In France, Christmas is called Noel. This comes from the French phrase les bonnes nouvelles," which means "the good news" and refers to the gospel.
In southern France, some people burn a log in their homes from Christmas Eve until New Year's Day. This stems from an ancient tradition in which farmers would use part of the log to ensure good luck for the next year's harvest.
Italians call Chrismas Il Natale, meaning "the birthday."
In Australia, the holiday comes in the middle of summer and it's not unusual for some parts of Australia to hit 100 degrees Farenheit on Christmas day.
During the warm and sunny Australian Christmas season, beach time and outdoor barbecues are common. Traditional Christmas day celebrations include family gatherings, exchanging gifts and either a hot meal with ham, turkey, pork or seafood or barbeques.

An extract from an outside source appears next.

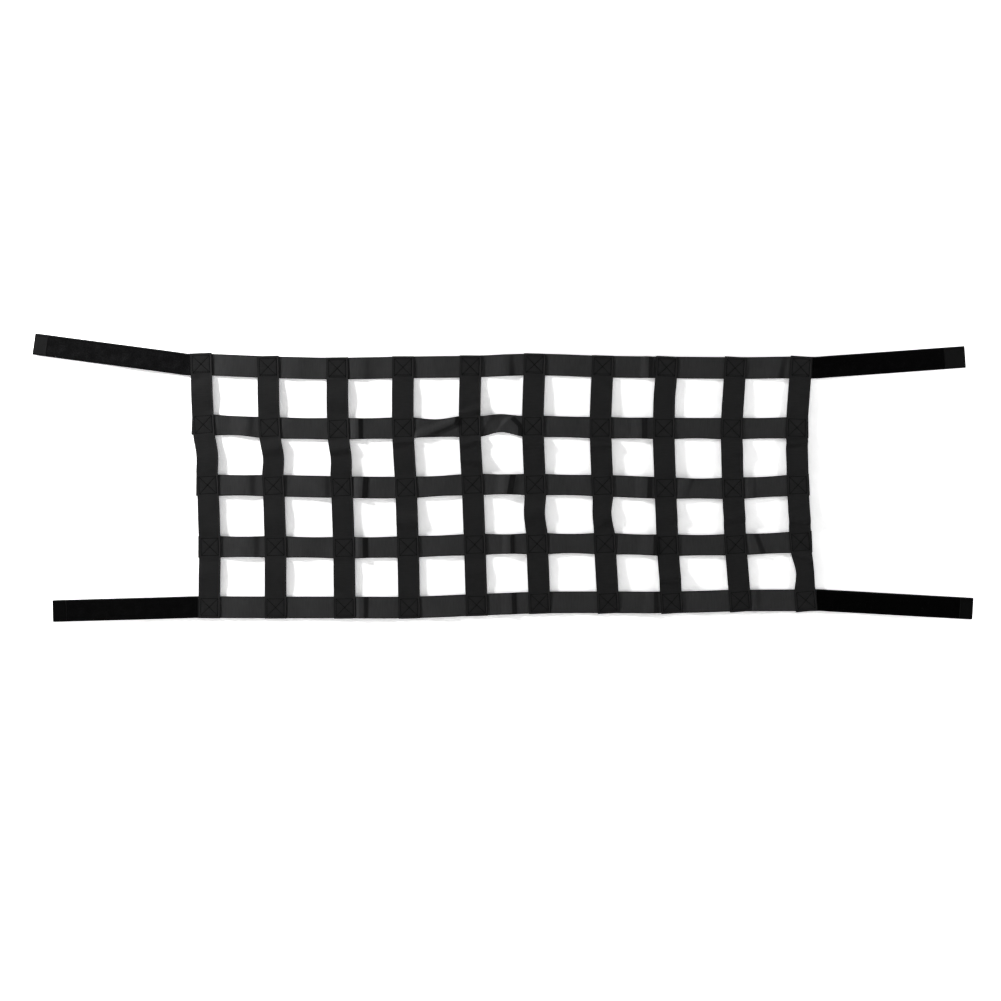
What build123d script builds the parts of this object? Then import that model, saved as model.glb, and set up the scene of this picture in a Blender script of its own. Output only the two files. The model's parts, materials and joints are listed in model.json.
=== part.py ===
from build123d import *

import math
import os

# Webbing net of flat straps with a hook-and-loop tail at each corner, hanging in a vertical plane.
# +X runs along the net, +Z is up and the front faces -Y. The origin is the centre of the net in
# the back plane of the horizontal straps. All sizes are in millimetres.

# Straps
web_width = 38.0
web_thick = 1.2
tape_width = 36.5
tape_thick = 1.0

# Layers, from the back plane towards the front (-Y)
row_back = 0.0
row_front = row_back - web_thick
column_front = row_front - web_thick
tape_front = row_front - tape_thick
hem_back = row_back + web_thick

# Vertical straps: where each crosses the top and the bottom horizontal strap
column_top_x = [-531, -414, -293, -178, -60, 52, 171, 283, 403, 518]
column_foot_x = [-518, -402, -281, -168, -50, 60, 180, 291, 411, 526]
hem_length = 36.0
hem_overhang = 2.8

# Horizontal straps: height of each at the left end, at the three folds and at the right end
row_heights = [
    [212, 206, 210, 207, 207],
    [106, 100, 105, 101, 102],
    [2, -2, 3, -2, 1],
    [-106, -107, -102, -102, -98],
    [-212, -212, -206, -203, -200],
]
row_overhang = 1.0

# Folds that part the net into four panels, and the room that each leaves between strap ends
fold_x = [-248, 8, 248]
fold_room = 7.0
panels = ["left", "mid_left", "mid_right", "right"]
first_column = [0, 3, 5, 7, 10]

# Tails: side (-1 left, +1 right), row, length from the net's edge, rise towards the tip in degrees,
# length of the hook patch at the tip
tails = {
    "upper_left": (-1, 0, 272, 7.6, 23),
    "upper_right": (1, 0, 264, 4.1, 36),
    "lower_left": (-1, 4, 250, -1.6, 23),
    "lower_right": (1, 4, 270, -3.2, 22),
}
tail_parts = 3
tail_room = 3.5
patch_margin = 1.5

# Box-and-cross stitch through each crossing
stitch_box = 30.0
thread_width = 1.0
thread_proud = 0.3


def between(a, b, share):
    """The value this share of the way from a to b."""
    return a + (b - a) * share


def column_x(column, z):
    """Where a vertical strap's middle stands at height z."""
    top = row_heights[0][0]
    return between(column_top_x[column], column_foot_x[column], (top - z) / (2 * top))


def row_z(row, x):
    """Height of a horizontal strap's middle at x, straight between the folds."""
    ends = [column_top_x[0], *fold_x, column_top_x[-1]]
    panel = sum(x > fold for fold in fold_x)
    share = (x - ends[panel]) / (ends[panel + 1] - ends[panel])
    return between(row_heights[row][panel], row_heights[row][panel + 1], share)


def row_end_x(row, side):
    """The outer end of a horizontal strap, just past the end vertical strap."""
    column = 0 if side < 0 else len(column_top_x) - 1
    height = row_heights[row][0 if side < 0 else -1]
    return column_x(column, height) + side * (web_width / 2 + row_overhang)


def flat_strap(start, end, width, front, back):
    """A straight flat strap between two (x, z) points of its middle line."""
    run = math.dist(start, end)
    rise = math.degrees(math.atan2(end[1] - start[1], end[0] - start[0]))
    middle = Pos((start[0] + end[0]) / 2, (front + back) / 2, (start[1] + end[1]) / 2)
    return middle * Rot(0, -rise, 0) * Box(run, back - front, width)


def vertical_strap(column):
    """A vertical strap: its front layer, and a hem folded round the outer strap at each end."""
    top = row_z(0, column_x(column, row_heights[0][0])) + web_width / 2 + hem_overhang
    foot = row_z(4, column_x(column, row_heights[4][0])) - web_width / 2 - hem_overhang
    length = top - foot
    body = Pos(0, (column_front + row_front) / 2, 0) * Box(web_width, web_thick, length)
    for side in (1, -1):
        end = side * length / 2
        fold = Box(web_width, hem_back - column_front, web_thick)
        hem = Box(web_width, web_thick, hem_length)
        body += Pos(0, (hem_back + column_front) / 2, end - side * web_thick / 2) * fold
        body += Pos(0, (hem_back + row_back) / 2, end - side * hem_length / 2) * hem
    lean = math.degrees(math.atan2(column_x(column, top) - column_x(column, foot), length))
    middle = (top + foot) / 2
    return Pos(column_x(column, middle), 0, middle) * Rot(0, lean, 0) * body


def horizontal_strap(row, panel):
    """The stretch of a horizontal strap that belongs to one panel."""
    ends = [row_end_x(row, -1), *fold_x, row_end_x(row, 1)]
    left = ends[panel] + (fold_room if panel > 0 else 0)
    right = ends[panel + 1] - (fold_room if panel < len(fold_x) else 0)
    start = (left, row_z(row, left))
    end = (right, row_z(row, right))
    return flat_strap(start, end, web_width, row_front, row_back)


def box_stitch(back):
    """A sewn square with a cross in it, through every layer of a crossing."""
    front = column_front - thread_proud
    depth = back - front
    half = stitch_box / 2
    reach = stitch_box * math.sqrt(2)
    seam = Box(stitch_box + thread_width, depth, thread_width)
    shape = Pos(0, 0, half) * seam + Pos(0, 0, -half) * seam
    upright = Box(thread_width, depth, stitch_box + thread_width)
    shape += Pos(half, 0, 0) * upright + Pos(-half, 0, 0) * upright
    for turn in (45, -45):
        shape += Rot(0, turn, 0) * Box(reach, depth, thread_width)
    return Pos(0, (front + back) / 2, 0) * shape


def panel_stitches(panel):
    """The stitches of every crossing in one panel, as separate solids."""
    found = []
    for row in range(len(row_heights)):
        outer = row in (0, len(row_heights) - 1)
        for column in range(first_column[panel], first_column[panel + 1]):
            x = column_x(column, row_heights[row][panel])
            stitch = box_stitch(hem_back if outer else row_back)
            found.append(Pos(x, 0, row_z(row, x)) * stitch)
    return found


def tail_point(name, distance):
    """A point (x, z) on a tail's middle line, at a distance from its root fold."""
    side, row, _, rise, _ = tails[name]
    root_x = row_end_x(row, side) + side * tail_room
    root_z = row_z(row, root_x)
    along = math.radians(rise)
    return (root_x + side * distance * math.cos(along), root_z + distance * math.sin(along))


def tail_stretch(name, start, end, width, front, back):
    """A flat piece of a tail between two distances from its root fold."""
    return flat_strap(tail_point(name, start), tail_point(name, end), width, front, back)


def tail_pieces(name):
    """A tail's webbing in three parts, its loop tape, and the tape ends and hook patch at its tip."""
    length = tails[name][2]
    patch = tails[name][4]
    part = length / tail_parts
    pieces = {}
    for number in range(1, tail_parts + 1):
        start = (number - 1) * part + tail_room
        end = number * part - (tail_room if number < tail_parts else 0)
        webbing = tail_stretch(name, start, end, web_width, row_front, row_back)
        pieces[f"{name}_tail_webbing_{number}"] = [webbing]
        if number < tail_parts:
            tape = tail_stretch(name, start, end, tape_width, tape_front, row_front)
            pieces[f"{name}_loop_tape_{number}"] = [tape]
    tip = (tail_parts - 1) * part + tail_room
    patch_start = length - patch
    loop_end = tail_stretch(name, tip, patch_start - patch_margin, tape_width, tape_front, row_front)
    hook = tail_stretch(name, patch_start, length - patch_margin, tape_width, tape_front, row_front)
    pieces[f"{name}_tip_tapes"] = [loop_end, hook]
    return pieces


def all_pieces():
    """Every node's name with its solids."""
    pieces = {}
    for column in range(len(column_top_x)):
        pieces[f"vertical_strap_{column + 1}"] = [vertical_strap(column)]
    for row in range(len(row_heights)):
        for panel, panel_name in enumerate(panels):
            pieces[f"horizontal_strap_{row + 1}_{panel_name}"] = [horizontal_strap(row, panel)]
    for panel, panel_name in enumerate(panels):
        pieces[f"box_stitches_{panel_name}"] = panel_stitches(panel)
    for name in tails:
        pieces.update(tail_pieces(name))
    return pieces


os.makedirs("parts", exist_ok=True)
for node, shapes in all_pieces().items():
    solids = [solid for shape in shapes for solid in shape.solids()]
    model = solids[0] if len(solids) == 1 else Compound(children=solids)
    export_step(model, f"parts/{node}.step")
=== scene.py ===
"""Looks of a webbing cargo net: woven straps sewn where they cross, with hook-and-loop tails."""

import json
import math
from collections import namedtuple

import bpy
import numpy as np
from bpy.props import FloatProperty, FloatVectorProperty, IntProperty, PointerProperty
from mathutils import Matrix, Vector


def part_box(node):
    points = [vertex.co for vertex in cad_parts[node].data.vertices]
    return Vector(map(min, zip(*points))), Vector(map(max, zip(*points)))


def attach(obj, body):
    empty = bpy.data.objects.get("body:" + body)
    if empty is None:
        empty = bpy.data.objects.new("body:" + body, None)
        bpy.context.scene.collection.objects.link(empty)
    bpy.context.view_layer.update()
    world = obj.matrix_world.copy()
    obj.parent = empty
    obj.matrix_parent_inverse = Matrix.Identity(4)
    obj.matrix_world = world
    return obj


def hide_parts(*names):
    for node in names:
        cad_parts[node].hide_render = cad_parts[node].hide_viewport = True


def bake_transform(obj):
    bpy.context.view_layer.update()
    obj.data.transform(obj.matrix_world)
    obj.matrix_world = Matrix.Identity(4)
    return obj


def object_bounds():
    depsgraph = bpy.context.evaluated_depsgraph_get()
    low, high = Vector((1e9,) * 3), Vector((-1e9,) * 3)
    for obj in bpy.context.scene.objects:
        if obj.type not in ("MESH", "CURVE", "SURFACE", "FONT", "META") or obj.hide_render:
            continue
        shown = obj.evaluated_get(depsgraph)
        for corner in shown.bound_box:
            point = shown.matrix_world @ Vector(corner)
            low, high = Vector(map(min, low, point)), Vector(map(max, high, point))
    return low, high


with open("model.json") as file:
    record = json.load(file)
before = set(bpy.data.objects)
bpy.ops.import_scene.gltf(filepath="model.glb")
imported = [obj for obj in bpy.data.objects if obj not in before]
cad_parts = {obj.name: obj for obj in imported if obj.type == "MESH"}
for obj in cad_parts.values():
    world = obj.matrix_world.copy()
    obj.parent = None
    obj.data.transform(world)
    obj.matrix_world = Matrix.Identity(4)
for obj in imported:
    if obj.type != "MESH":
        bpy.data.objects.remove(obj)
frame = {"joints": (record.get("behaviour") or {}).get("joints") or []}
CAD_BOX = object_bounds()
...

Ukrainians prepare a traditional twelve-course meal. A family's youngest child watches through the window for the evening star to appear, a signal that the feast can begin.
Most Canadian Christmas traditions are very similar to those practiced in the United States. In the far north of the country, the Eskimos celebrate a winter festival called sinck tuck, which features parties with dancing and the exchanging of gifts.
In Greece, many people believe in kallikantzeri, goblins that appear to cause mischief during the 12 days of Christmas. Gifts are usually exchanged on January 1, St. Basil's Day.
A manger scene is the primary decoration in most southern European, Central American, and South American nations. St. Francis of Assisi created the first living nativity in 1224 to help explain the birth of Jesus to his followers.